There are some obvious questions to be asked about what this is really telling us. First, you might wonder if the folks in Starbucks were from those respective cities at all. But the researchers asked a random selection of 100 or so participants in Shanghai and Beijing to find out, and verified that, even if not all of them were city residents, virtually all were from nearby rice-based provinces in Shanghai and from wheat-based ones Beijing.
Then you might wonder whether the well-heeled clientele of coffee shops can bear any imprint of the traditional farming practices in their regions of origin. (Coffee in China is so expensive that I take my own with me.) But this is the whole point: to test whether old cultural habits can persist even in those far removed from their origins now.
Apparently they can. Indeed, the “collectivist” traits in chair-moving were strongest in the apparently most affluent and westernised Hong Kong and Shanghai. “Many people have the intuition that the wealthy cities of China should be more culturally western, more individualistic,” says Talhelm. “But this research shows the exact opposite.” Instead, although southern China is one of the most modernised regions, its legacy of rice farming has apparently kept it the least individualistic. This, Talhelm says, “challenges conventional wisdom about culture and modernisation."

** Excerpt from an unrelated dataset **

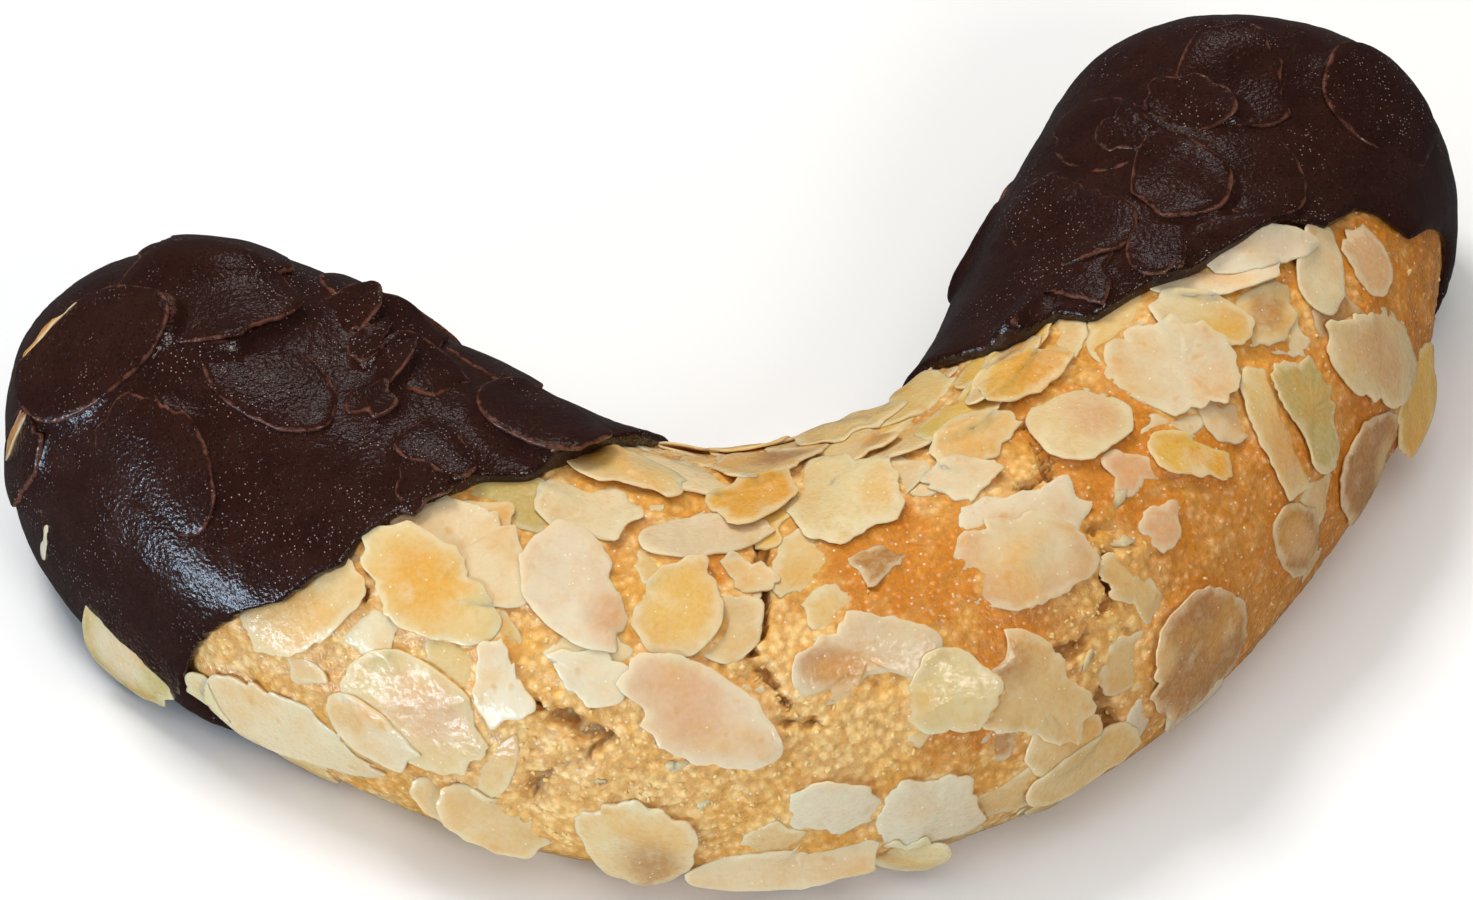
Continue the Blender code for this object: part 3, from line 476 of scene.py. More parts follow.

Well, perhaps. But the fact that cultural traits survive the trappings of westernisation (which generally means Americanisation) is a familiar enough idea to have become almost a cliché, especially for westerners negotiating the social puzzles of the Far East. Anywaiguoren who has weathered the habits of Chinese driving—aggressively staged games of chicken that even London cabbies would eschew, yet executed entirely without apparent rancor—will know that different rules of interpersonal conduct apply there. What is so thought-provoking in this new study, though, is the idea that even seemingly trivial aspects of everyday behaviour may be inflected by culturally acquired modes of conduct arising from ways of life that no longer seem relevant to our situation at all. You might call it an archaeology of the psyche.